Similar blind spots exist for cylindrical roller bearings. Engineers often pick a bearing number from a catalog based on load rating and shaft diameter. But they forget about cage material, internal clearance (C3 vs. C0), or the need for a tight fit on the shaft vs. a slip fit. I’ve seen a bearing fail after 200 hours because the manufacturer used a snap ring groove that wasn’t specified — the ring popped out during operation.

Then there’s the gear question. Someone recently asked me, “Which gear is most likely to use a spur gear?” The “textbook” answer is parallel shafts, moderate speeds, low noise constraints. But in practice, a spur gear is also often chosen when cost is the dominant factor — even when helical or planetary would give better efficiency. The real problem is that engineers default to spur gears because they’re familiar, without evaluating whether the duty cycle justifies the upgrade. I’ve seen a conveyor system with 36 spur gears that had to be replaced every six months because of pitting; switching to case‑hardened spur gears (still spur, but better material) tripled the lifespan.

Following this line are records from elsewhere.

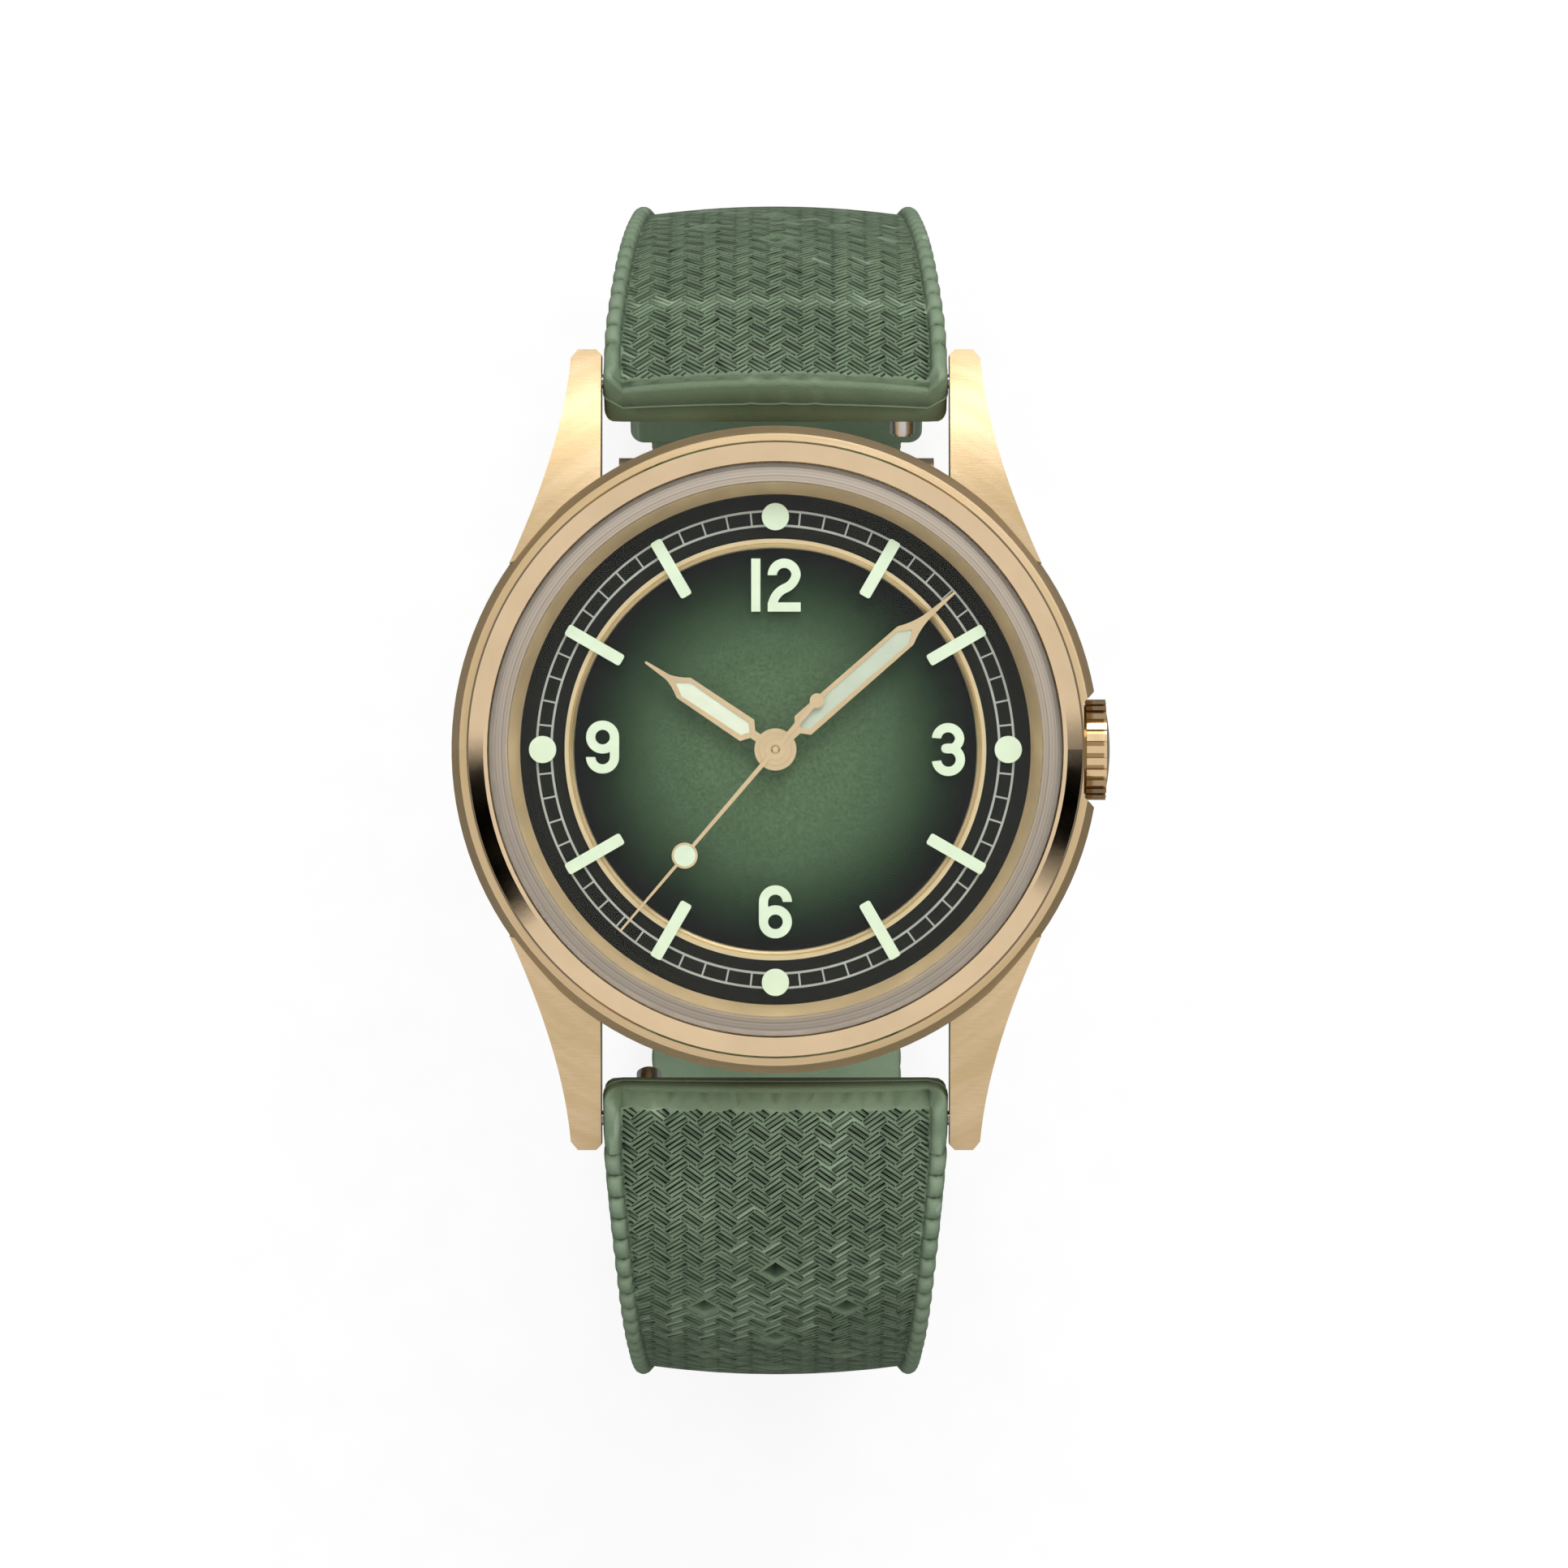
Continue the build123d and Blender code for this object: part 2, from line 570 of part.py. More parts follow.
def train_bridge():
    z0, z1 = TRAIN_BRIDGE_Z, 2.5
    bridge = sector(12.6, 131, 205, z0, z1) + sector(5.3, 131, 258, z0, z1) + disc(2.0, z0, z1)
    bridge += [disc(1.0, z0, PLATE_Z, polar(*p)) for p in TRAIN_PILLARS]
    bridge -= [disc(0.46, 0, 5, polar(*spot)) for spot in (THIRD_AT, ESCAPE_AT, (0, 0))]
    return bridge - [disc(0.35, 0, 3.0, polar(*p)) for p in TRAIN_PILLARS]


def balance_cock():
    z0, z1 = TRAIN_BRIDGE_Z, 2.5
    bx, by = polar(*BALANCE_AT)
    fx, fy = polar(*COCK_FOOT)
    arm = make_hull([*(Pos(bx, by) * Circle(1.3)).edges(), *(Pos(fx, fy) * Circle(1.4)).edges()])
    cock = extrude(Plane.XY.offset(z0) * arm, z1 - z0) + disc(1.1, z0, PLATE_Z, (fx, fy))
    return cock - disc(0.46, 0, 5, (bx, by)) - disc(0.35, 0, 3.0, (fx, fy))


def bridge_screws():
    """Slotted screws that hold the bridges down."""
    screws = []
    for spot, face in SCREW_SPOTS:
        x, y = polar(*spot)
        screw = disc(0.34, face, face + 0.75, (x, y)) + disc(0.62, face - 0.2, face, (x, y))
        screws.append(screw - block(x - 0.7, x + 0.7, y - 0.08, y + 0.08, face - 0.3, face - 0.1))
    return Compound(children=screws)


def bearing_jewels():
    """Pierced jewels pressed into the bridges and the main plate."""
    jewels = [ring(PIVOT_R + FIT, 0.45, TRAIN_BRIDGE_Z + 0.05, 2.45)]
    for spot in (THIRD_AT, ESCAPE_AT, BALANCE_AT):
        jewels.append(ring(PIVOT_R + FIT, 0.45, TRAIN_BRIDGE_Z + 0.05, 2.45, polar(*spot)))
        jewels.append(ring(PIVOT_R + FIT, 0.45, PLATE_Z, 3.98, polar(*spot)))
    return Compound(children=jewels)


def arbor(at, z0, z1, wide_z0, wide_z1, wide_r=0.22):
    """A steel arbor with thin pivots at both ends."""
    return disc(PIVOT_R, z0, z1, at) + disc(wide_r, wide_z0, wide_z1, at)


def spoked_wheel(teeth, module, z0, z1, at, phase):
    wheel = gear(teeth, module, z0, z1, at, phase)
    return wheel - spokes(teeth * module / 2 - 0.45, 0.75, z0, z1, at)


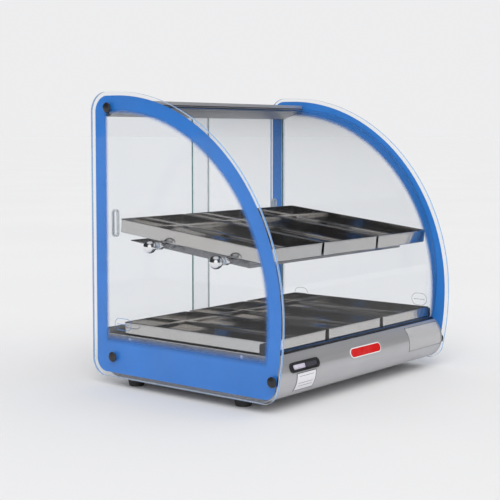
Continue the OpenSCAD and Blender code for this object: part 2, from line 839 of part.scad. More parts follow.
side_glass(-1);  // side_glass_left
side_glass(1);  // side_glass_right
border_print(-1);  // border_print_left
border_print(1);  // border_print_right
panel_cap_screws();
panel_screw_washers();
roof_panel();
roof_end_brackets();
top_door_track();
bottom_door_track();
door_pane(-1, outer_door_y);  // door_glass_left
door_pane(1, inner_door_y);  // door_glass_right
door_pull(-1, outer_door_y);  // door_pull_left
door_pull(1, inner_door_y);  // door_pull_right
front_glass();
front_glass_sill();
front_glass_head_seal();
front_glass_clips();
base_shell();
base_end(-1);  // base_end_left
base_end(1);  // base_end_right
deck_plate();
deck_screws();
base_side_studs();
service_cover();
service_cover_screws();
rubber_feet();
foot_screws();
heating_element();
element_clamps();
insulation_mat();
thermostat_body();
thermostat_bulb();
thermostat_knob();
thermostat_dial();
switch_housing();
switch_rocker();
pilot_light();
terminal_block();
internal_wiring();
cable_gland();
thermometer_bezel();
thermometer_window();
rating_label();
caution_label();
front_badge();
shelf_plate();
shelf_cross_rail();
shelf_studs();
shelf_ball_knobs();
shelf_inner_nuts();
shelf_washers();
upper_pan(0);  // upper_pan_left
upper_pan(1);  // upper_pan_centre
upper_pan(2);  // upper_pan_right
lower_pan(0);  // lower_pan_left
lower_pan(1);  // lower_pan_centre
lower_pan(2);  // lower_pan_right
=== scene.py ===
import json
import math

import bmesh
import bpy
from mathutils import Matrix, Vector


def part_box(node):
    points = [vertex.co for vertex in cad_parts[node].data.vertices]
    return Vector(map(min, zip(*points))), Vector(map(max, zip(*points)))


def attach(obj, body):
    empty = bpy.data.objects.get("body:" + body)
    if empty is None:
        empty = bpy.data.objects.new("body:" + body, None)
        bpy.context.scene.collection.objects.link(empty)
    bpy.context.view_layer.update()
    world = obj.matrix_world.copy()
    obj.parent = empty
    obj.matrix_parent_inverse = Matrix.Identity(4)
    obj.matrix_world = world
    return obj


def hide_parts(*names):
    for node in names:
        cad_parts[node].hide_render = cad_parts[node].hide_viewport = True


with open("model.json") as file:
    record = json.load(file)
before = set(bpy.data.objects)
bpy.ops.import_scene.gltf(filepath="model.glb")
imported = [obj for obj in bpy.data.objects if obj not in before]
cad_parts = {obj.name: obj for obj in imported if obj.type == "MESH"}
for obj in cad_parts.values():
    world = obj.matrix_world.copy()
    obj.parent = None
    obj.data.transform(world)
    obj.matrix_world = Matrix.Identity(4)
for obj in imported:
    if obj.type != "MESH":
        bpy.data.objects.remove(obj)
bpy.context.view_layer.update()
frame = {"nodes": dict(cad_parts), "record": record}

# Looks of a counter-top hot food display case. Everything is in metres, in the row frame:
# X across the case, Y from front to back, Z up from the counter.
MM = 0.001
SLOT_OF = {part["node"]: part["material_slot"] for part in frame["record"]["subparts"]}
BODIES = frame["record"]["behaviour"]["bodies"]
BODY_OF = {node: body for body, members in BODIES.items() for node in members}

# Side glasses: centres of the two front arcs in (y, z), and the printed band's width
ARC_CENTRE = (0.140, 0.130)
LOWER_ARC_CENTRE = (0.240, 0.130)
PRINT_BAND = 23 * MM
PRINT_LOW = 72 * MM
PRINT_TAIL = 9 * MM
PRINT_SOLID = 4 * MM
SILL_SLOPE = 0.6
FILM_SHARE = 0.4

# Share of light that one face of a pane mirrors: seen head on, and added at a grazing angle
GLASS_HEAD_ON = 0.015
GLASS_GRAZING = 0.60

# Pans and their shelf
PAN_LENGTH = 286 * MM
PAN_HEIGHT = {"upper": 21.5 * MM, "lower": 19.2 * MM}
PAN_CORNER = 3 * MM
SHELF_TILT = math.radians(6.2)

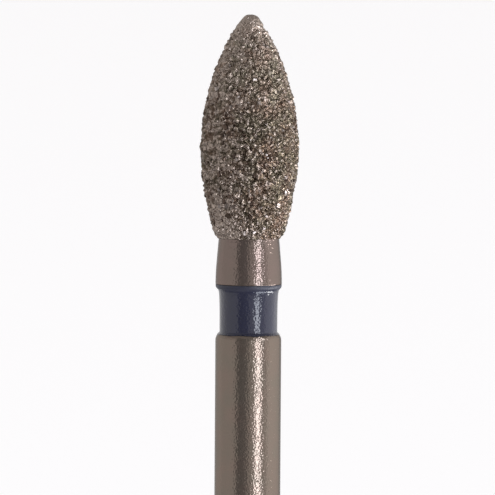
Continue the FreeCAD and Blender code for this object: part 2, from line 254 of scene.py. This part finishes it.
def core_arcs():
    """The steel core's outline as three arcs: centre, radius, first and last angle."""
    step_out = CORE_BELLY - NECK_TOP_RADIUS
    lower = (BELLY_HEIGHT ** 2 + step_out ** 2) / (2 * step_out)
    rise = NOSE_LEVEL - BELLY_LEVEL
    upper = (CORE_BELLY ** 2 + rise ** 2 - CORE_NOSE ** 2) / (2 * (CORE_BELLY - CORE_NOSE))
    nose_angle = math.atan2(rise, upper - CORE_BELLY)
    return [
        ((CORE_BELLY - lower, BELLY_LEVEL), lower, -math.asin(BELLY_HEIGHT / lower), 0.0),
        ((CORE_BELLY - upper, BELLY_LEVEL), upper, 0.0, nose_angle),
        ((0.0, NOSE_LEVEL), CORE_NOSE, nose_angle, math.pi / 2),
    ]


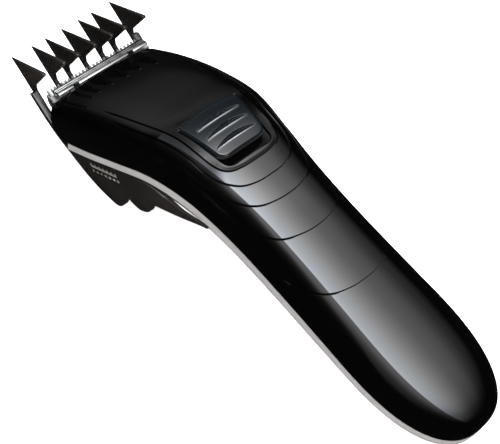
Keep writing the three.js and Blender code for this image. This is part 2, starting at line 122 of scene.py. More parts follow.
def combine(piece, other, how):  # boolean, the other piece is used up
    modified(piece, "BOOLEAN", operation=how, solver="EXACT", object=other)
    bpy.data.objects.remove(other)
    print("   ", how.lower(), piece.name, len(piece.data.vertices))
    return piece


def joined(first, *others):
    pick(first)
    for other in others:
        other.select_set(True)
    bpy.ops.object.join()
    return first


def copied(piece, name):
    pick(piece)
    bpy.ops.object.duplicate()
    return named(name)


def rounded(piece, width, segments=2, angle=30):
    return modified(piece, "BEVEL", width=width, segments=segments, limit_method="ANGLE",
                    angle_limit=math.radians(angle), harden_normals=False)


def outlinePlate(name, outline, low, high, view="side"):
    # a disc whose rim is moved onto the outline, then extruded
    # side view outlines are x z, plan outlines x y, front outlines y z
    bpy.ops.mesh.primitive_circle_add(vertices=len(outline), radius=1, fill_type="NGON")
    piece = named(name)
    for vertex, (a, b) in zip(piece.data.vertices, outline):
        vertex.co = dict(side=(a, low, b), plan=(a, b, low), front=(low, a, b))[view]
    push = dict(side=(0, high - low, 0), plan=(0, 0, high - low), front=(high - low, 0, 0))[view]
    return editAll(piece,
                   lambda: bpy.ops.mesh.extrude_region_move(TRANSFORM_OT_translate=dict(value=push)),
                   lambda: bpy.ops.mesh.select_all(action="SELECT"), outward)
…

The Cost of Getting It Wrong

What happens when you ignore these “invisible” specs? The numbers speak for themselves:

  • Rework and scrap: In Q2 2024 alone, we rejected 14% of first‑delivery linear motion components (linear guides, ball screws, and actuators) due to spec mismatches. That’s roughly 1 in 7 parts.
  • Downtime: Every rejected batch creates a delay. For our $50,000‑per‑day assembly line, a three‑week delay is a quarter‑million dollars in lost output.
  • Hidden costs: Specifying a motor with too‑high torque margin can push your system into overshoot and tuning headaches. Specifying too‑low bearing stiffness can cause chatter and surface finish problems on the product.

The worst part? Most of these issues are preventable. But they require you to go beyond the catalog specs and think about your real operating conditions.

A Practical Path Forward (Short and Honest)

I’m not here to pitch a product. But after seeing what works and what doesn’t across hundreds of audits, I’ll tell you what has made the biggest difference for our team:

  1. Write a complete specification, even for standard items. Include reference standards (ISO, DIN, JIS), measurement conditions, and acceptance criteria. For ball screws, specify lead accuracy, preload type, lubrication, and end machining details. For bearings, specify clearance, cage material, and radial vs. axial load distribution.
  2. Test before you commit to volume. Order a sample of five pieces, measure them at your facility, and confirm the vendor’s test method matches yours. I’ve found a 0.02 mm difference between a CMM and a laser interferometer on the same ball screw — both within “spec,” but the error added up over the travel length.
  3. Consider supplier consistency. A brand like Bosch Rexroth doesn’t just publish pretty catalogs; they maintain tight process control that reduces batch‑to‑batch variation. In our Q1 2024 audit, their linear guides showed 0.005 mm variation across three batches compared to 0.025 mm from a generic supplier. That consistency is worth real money when you’re building multi‑station systems.
  4. Don’t assume the cheapest is the most efficient. I’ve seen a customer save $1,200 on a gearbox, then spend $7,000 in downtime within the first year. Efficiency isn’t just about speed — it’s about total cost of ownership.

Look, I’m still learning. I don’t have hard data on how many companies fail to catch these spec gaps — but based on my experience with 40+ vendors, I’d guess it’s somewhere around 60% of first‑time orders. The fix isn’t magic. It’s just being painfully specific upfront. And if you can do that, you’ll save a lot of headaches (and money).